Ideal Motors (Pvt) Ltd, the authorized distributor for Mahindra vehicles in Sri Lanka and a flagship subsidiary of the Ideal Group, announced on Friday the appointment of Dilani Yatawaka as its Group Managing Director and Chief Executive Officer (CEO), effective April 1, 2025.

A release issued by the Ideal Motors said: Yatawaka becomes the first female business leader to hold this position in Sri Lanka’s automotive industry, setting a new precedent for women in leadership.

With over 25 years of experience in finance and the automotive sector, Yatawaka transitions from her previous role as Group Finance Director, bringing a proven track record of strategic leadership and operational excellence to her new position.

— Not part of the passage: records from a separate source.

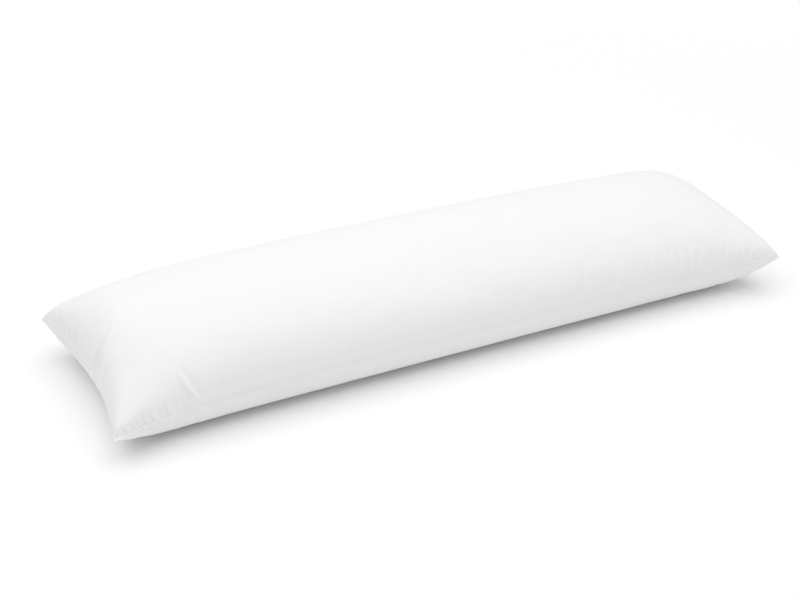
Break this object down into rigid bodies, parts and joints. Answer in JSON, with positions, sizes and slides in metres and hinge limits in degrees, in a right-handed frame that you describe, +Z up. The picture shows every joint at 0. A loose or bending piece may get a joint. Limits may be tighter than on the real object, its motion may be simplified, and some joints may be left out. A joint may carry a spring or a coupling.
{
  "type": "body pillow",
  "caption": "Long plain white body pillow, two cotton panels sewn edge to edge and plumply filled, lying flat on its lower panel.",
  "frame": {"origin": "the middle of the pillow's box, on the surface that it lies on", "axes": "+X along the pillow's length, towards the end that is further from the viewer in the picture; -Y towards the viewer's side; +Z up, through its thickness"},
  "size_m": [1.4392, 0.4542, 0.2153],
  "materials": {
    "cotton": "plain closely woven white cotton, matt with a faint sheen"
  },
  "bodies": {
    "root": {"pillow": "cotton"}
  },
  "joints": []
}
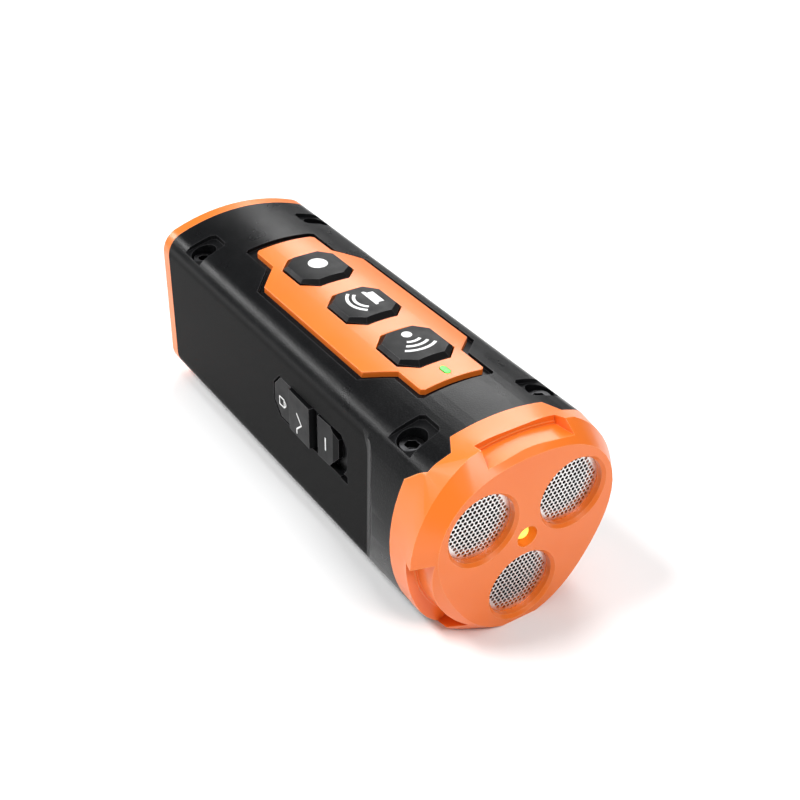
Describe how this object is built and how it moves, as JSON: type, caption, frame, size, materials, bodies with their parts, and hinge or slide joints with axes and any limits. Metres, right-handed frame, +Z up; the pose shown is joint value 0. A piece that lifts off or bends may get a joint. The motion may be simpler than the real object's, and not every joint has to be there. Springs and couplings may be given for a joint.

A distinguished alumna of St. Bridget’s Convent, she is a Fellow Member of the Institute of Chartered Accountants of Sri Lanka (FCA), the Chartered Institute of Management Accountants UK (FCMA, UK), and the Institute of Certified Management Accountants of Sri Lanka (FCMA). She is also a Certified Management Accountant (CIMA). Yatawaka began her career at Ernst & Young before joining Associated Motorways (AMW) as Financial Controller, eventually rising to the role of Group Finance Director.

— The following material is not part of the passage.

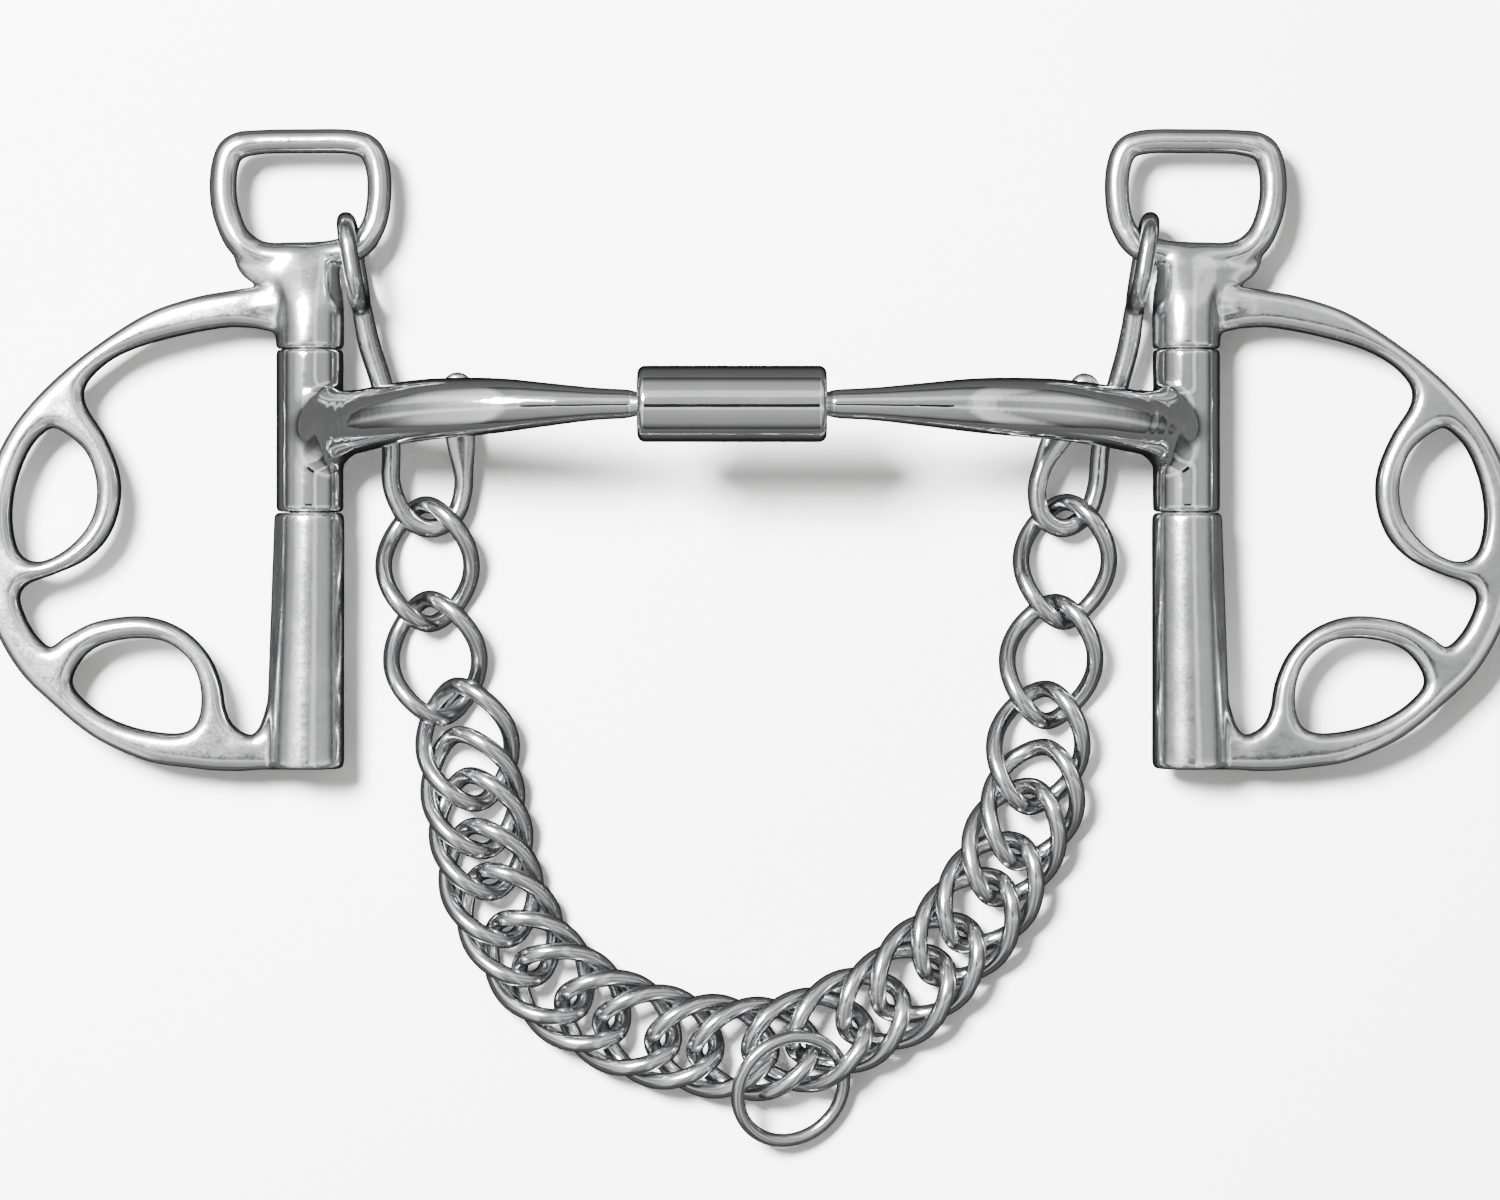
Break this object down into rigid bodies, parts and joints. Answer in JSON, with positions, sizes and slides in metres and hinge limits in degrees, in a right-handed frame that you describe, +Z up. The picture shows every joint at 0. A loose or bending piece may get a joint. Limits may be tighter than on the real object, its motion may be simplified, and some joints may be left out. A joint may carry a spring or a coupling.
{
  "type": "curb bit",
  "caption": "Curb bit with slotted swivelling cheeks, a jointed centre-barrel mouthpiece, curb hooks and a double-link curb chain.",
  "frame": {"origin": "middle of the bounding box in X and Y, at its lowest level", "axes": "+X from the left cheek to the right cheek, +Y from the curb chain towards the headstall loops, +Z up from the surface it lies on"},
  "size_m": [0.241, 0.1605, 0.0364],
  "materials": {
    "polished_steel": "polished stainless steel",
    "chain_steel": "polished stainless steel wire",
    "bearing_steel": "turned steel"
  },
  "bodies": {
    "left_mouth": {"left_mouth_bar": "polished_steel", "alignment_spindle": "bearing_steel"},
    "right_mouth": {"right_mouth_bar": "polished_steel"},
    "barrel": {"centre_barrel": "polished_steel", "barrel_bush_left": "bearing_steel", "barrel_bush_right": "bearing_steel"},
    "left_cheekpiece": {"left_cheek": "polished_steel", "left_swivel_pin": "bearing_steel"},
    "right_cheekpiece": {"right_cheek": "polished_steel", "right_swivel_pin": "bearing_steel"},
    "left_hook": {"left_curb_hook": "polished_steel"},
    "right_hook": {"right_curb_hook": "polished_steel"},
    "left_link_1": {"left_single_link_1": "chain_steel"},
    "left_link_2": {"left_single_link_2": "chain_steel"},
    "left_link_3": {"left_single_link_3": "chain_steel"},
    "double_pair_1": {"double_link_1a": "chain_steel", "double_link_1b": "chain_steel"},
    "double_pair_2": {"double_link_2a": "chain_steel", "double_link_2b": "chain_steel"},
    "double_pair_3": {"double_link_3a": "chain_steel", "double_link_3b": "chain_steel"},
    "double_pair_4": {"double_link_4a": "chain_steel", "double_link_4b": "chain_steel"},
    "double_pair_5": {"double_link_5a": "chain_steel", "double_link_5b": "chain_steel"},
    "double_pair_6": {"double_link_6a": "chain_steel", "double_link_6b": "chain_steel"},
    "double_pair_7": {"double_link_7a": "chain_steel", "double_link_7b": "chain_steel"},
    "double_pair_8": {"double_link_8a": "chain_steel", "double_link_8b": "chain_steel"},
    "double_pair_9": {"double_link_9a": "chain_steel", "double_link_9b": "chain_steel"},
    "right_link_3": {"right_single_link_3": "chain_steel"},
    "right_link_2": {"right_single_link_2": "chain_steel"},
    "right_link_1": {"right_single_link_1": "chain_steel"},
    "strap_ring": {"lip_strap_ring": "chain_steel"}
  },
  "joints": [
    {"name": "barrel_spin", "type": "hinge", "parent": "left_mouth", "child": "barrel", "pos_m": [-0.00245, 0.0363, 0.0306], "axis": [1, 0, 0], "continuous": true},
    {"name": "right_mouth_turn", "type": "hinge", "parent": "left_mouth", "child": "right_mouth", "pos_m": [-0.00245, 0.0363, 0.0306], "axis": [1, 0, 0], "range_deg": [-3, 0.5]},
    {"name": "left_cheek_swivel", "type": "hinge", "parent": "left_mouth", "child": "left_cheekpiece", "pos_m": [-0.069, 0.033, 0.0076], "axis": [0, 1, 0], "range_deg": [-8, 8]},
    {"name": "right_cheek_swivel", "type": "hinge", "parent": "right_mouth", "child": "right_cheekpiece", "pos_m": [0.069, 0.033, 0.0076], "axis": [0, -1, 0], "range_deg": [-8, 8]},
    {"name": "left_hook_swing", "type": "hinge", "parent": "left_mouth", "child": "left_hook", "pos_m": [-0.0621, 0.06244, 0.0076], "axis": [1, 0, 0], "range_deg": [-7, 6]},
    {"name": "right_hook_swing", "type": "hinge", "parent": "left_mouth", "child": "right_hook", "pos_m": [0.0621, 0.06244, 0.0076], "axis": [1, 0, 0], "range_deg": [-7, 6]},
    {"name": "chain_swing", "type": "hinge", "parent": "left_hook", "child": "left_link_1", "pos_m": [-0.0502, 0.0192, 0.0043], "axis": [1, 0, 0], "range_deg": [-12, 15]},
    {"name": "chain_bend_1", "type": "hinge", "parent": "left_link_1", "child": "left_link_2", "pos_m": [-0.0501, 0.00443, 0.0042], "axis": [1, 0, 0], "range_deg": [-20, 4]},
    {"name": "chain_bend_2", "type": "hinge", "parent": "left_link_2", "child": "left_link_3", "pos_m": [-0.047, -0.00999, 0.0032], "axis": [-1, 0, 0], "range_deg": [-20, 16]},
    {"name": "chain_bend_3", "type": "hinge", "parent": "left_link_3", "child": "double_pair_1", "pos_m": [-0.0437, -0.0205, 0.0042], "axis": [1, 0, 0], "range_deg": [-10, 7]},
    {"name": "chain_bend_4", "type": "hinge", "parent": "double_pair_1", "child": "double_pair_2", "pos_m": [-0.041, -0.03525, 0.0042], "axis": [-1, 0, 0], "range_deg": [-7, 10]},
    {"name": "chain_bend_5", "type": "hinge", "parent": "double_pair_2", "child": "double_pair_3", "pos_m": [-0.0345, -0.0472, 0.0032], "axis": [1, 0, 0], "range_deg": [-5, 6]},
    {"name": "chain_bend_6", "type": "hinge", "parent": "double_pair_3", "child": "double_pair_4", "pos_m": [-0.0243, -0.0559, 0.0042], "axis": [-1, 0, 0], "range_deg": [-3, 4]},
    {"name": "chain_bend_7", "type": "hinge", "parent": "double_pair_4", "child": "double_pair_5", "pos_m": [-0.01, -0.06105, 0.0042], "axis": [1, 0, 0], "range_deg": [-4, 5]},
    {"name": "chain_return_7", "type": "hinge", "parent": "double_pair_5", "child": "double_pair_6", "pos_m": [0.0063, -0.06105, 0.0042], "axis": [-1, 0, 0], "range_deg": [-4, 5]},
    {"name": "chain_return_6", "type": "hinge", "parent": "double_pair_6", "child": "double_pair_7", "pos_m": [0.0216, -0.0559, 0.0042], "axis": [1, 0, 0], "range_deg": [-3, 4]},
    {"name": "chain_return_5", "type": "hinge", "parent": "double_pair_7", "child": "double_pair_8", "pos_m": [0.0312, -0.0472, 0.0032], "axis": [-1, 0, 0], "range_deg": [-5, 6]},
    {"name": "chain_return_4", "type": "hinge", "parent": "double_pair_8", "child": "double_pair_9", "pos_m": [0.04, -0.03525, 0.0042], "axis": [1, 0, 0], "range_deg": [-7, 10]},
    {"name": "chain_return_3", "type": "hinge", "parent": "double_pair_9", "child": "right_link_3", "pos_m": [0.0449, -0.0205, 0.0042], "axis": [-1, 0, 0], "range_deg": [-10, 7]},
    {"name": "chain_return_2", "type": "hinge", "parent": "right_link_3", "child": "right_link_2", "pos_m": [0.0468, -0.00999, 0.0032], "axis": [1, 0, 0], "range_deg": [-20, 16]},
    {"name": "chain_return_1", "type": "hinge", "parent": "right_link_2", "child": "right_link_1", "pos_m": [0.049, 0.00443, 0.0042], "axis": [-1, 0, 0], "range_deg": [-20, 4]},
    {"name": "strap_ring_turn", "type": "hinge", "parent": "double_pair_6", "child": "strap_ring", "pos_m": [0.00675, -0.07073, 0.00667], "axis": [0.3381, -0.3214, 0.8845], "continuous": true}
  ],
  "couplings": [
    {"joint": "right_hook_swing", "follows": "left_hook_swing", "ratio": 1},
    {"joint": "chain_return_7", "follows": "chain_bend_7", "ratio": 1},
    {"joint": "chain_return_6", "follows": "chain_bend_6", "ratio": 1},
    {"joint": "chain_return_5", "follows": "chain_bend_5", "ratio": 1},
    {"joint": "chain_return_4", "follows": "chain_bend_4", "ratio": 1},
    {"joint": "chain_return_3", "follows": "chain_bend_3", "ratio": 1},
    {"joint": "chain_return_2", "follows": "chain_bend_2", "ratio": 1},
    {"joint": "chain_return_1", "follows": "chain_bend_1", "ratio": 1}
  ]
}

Her pivotal role in restructuring AMW following its acquisition by the UAE’s Al-Futtaim Group showcased her strategic acumen and leadership capabilities.

She joined the Ideal Group in 2017 as Finance Director and has since steered the company through multiple crises—including the Easter Sunday attacks, the COVID-19 pandemic, and the economic downturn—without layoffs or salary cuts, exemplifying resilience and compassionate leadership.

Identifying an opportunity to strengthen Mahindra & Mahindra’s after-market segment, Yatawaka led a strategic overhaul that included pricing revamps, securing supplier support from Mahindra, and launching targeted awareness campaigns. Within five months, these initiatives significantly boosted after-market sales.

Yatawaka’s leadership philosophy centers on the principle that “companies and employees grow together through recognition and empowerment.” Her appointment reflects her ability to drive profitability while nurturing a people-centric culture.

Nalin Welgama, Founder and Chairman of the Ideal Group, praised her historic appointment:

“Dilani’s strategic vision and resilience were instrumental in Ideal Motors’ turnaround. Her success in revitalizing our after-market business—and her unwavering commitment to our team—made her the natural choice to lead the company into its next decade of growth. Her appointment as the first female MD/CEO in Sri Lanka’s automotive sector is a proud moment for our industry.”